Yes, (mirrored) we are considering that and we don't see a viable alternative. We've thought about truning a computer into a file server, but I need more levels of complexity like I need a hole in my head.

Quote:
How about replacing one of the disks with a fresh disk, letting it rebuild in the background, while you post the removed disk to a trusted location. Then do that again in whatever time frame seems good to you. When the trusted location receives the latest disk, they ship the earlier disk back to you to be reused. You'd need four disks instead of two. Two would always be in use, one would be in the trusted location, and one would be in transit, or waiting with you to be reused.
The problem with that is, it's a snapshot. There are no incremental backups. It's all or nothing and if you crash, and your snapshot is from a week ago...you're hosed. At least, I would be.
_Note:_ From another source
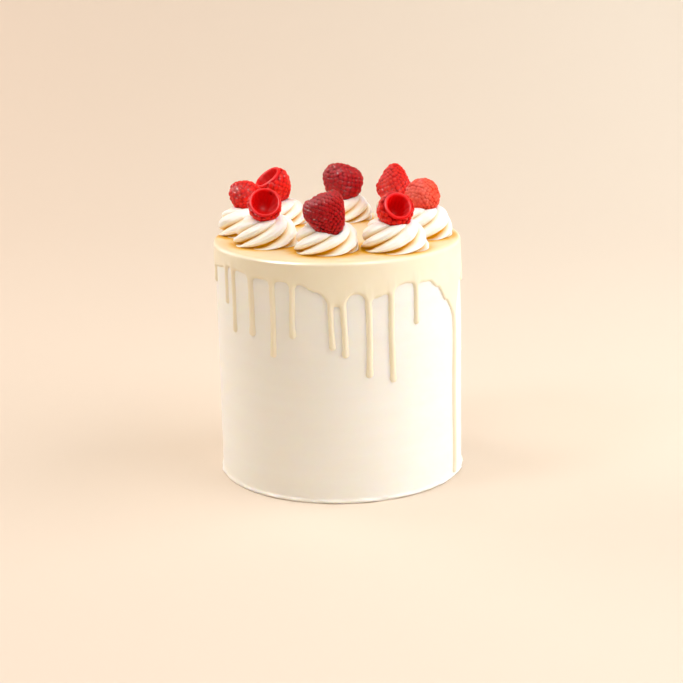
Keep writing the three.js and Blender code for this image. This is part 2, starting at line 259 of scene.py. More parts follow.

While it's true that I can restore files from Dropbox, as I have a commercial account with 180-day restoration capabilities--here's the thing. I'd have to KNOW that I needed to restore it, because it was updated after the snapshot. I mean...I have just around 1M files in the DB. I wouldn't know what was updated versus what wasn't to save my damn life. Keep reading, it gets murkier....

Quote:
Disaster recovery is just the time to get replacement hardware, and the off-site disk, and rebuild the raid from it. probably a lot less than the two week needed to download from from the internet!
I agree with you there.

Quote:
With incremental backups to the cloud storage, you could also recover the work done in the time since the last offsite backup was sent, in a lot less time than getting all the data down from the cloud.
Yes, but...if I pop in a new RAID drive--remember, this is Dropbox we're talking about here--the older dates will OVERWRITE the data on the DB.com website, which is meant to be the incremental backups.

I just ran into DB's limitations, in a very unpleasant way, finding out that if you uninstall DB and reinstall it, despite representations from DB support to the contrary, that it overwrites the goddamned dates for the folders. So, everything I have now, folder-wise, is date-stamped with the time and date it re-installed, NOT the time and date that the file or folder was actually created or modified.

So, my fear is...and think this through with me--I have a crash. I have the RAID in storage. I pull it out and let's say, for S&G's, that it's 5 days old. I reinstall the RAID and it overwrites all the dates on DB. That in turn synchs up to the Cloud, which in turn ruins all the incremental data.

Right? Isn't that what happens? I mean, DB's real down-n-dirty is heavily hidden. It's nearly impossible to get the real skinny on what it does or how or the sequence, but it's not doing what they say it should do and you can only--get this!--restore files with their original dates through their new (utterly useless) desktop app. Which is a NIGHTMARE to use. I mean..seriously? I'm meant to restore a million files, through their desktop app, instead of simply reinstalling the DB *software* and re-synching the files? Why the hell would the folders re-date? It makes NO sense.


Quote:
Originally Posted by PeterT View Post
Years ago I seem to remember where I worked using the remove a drive from a raid1 array as a means of backup on a production environment.
Right and that's how we thought about it, but I keep running into this problem, trying to think around HOW not to utterly screw the pooch on the dates and how DB works.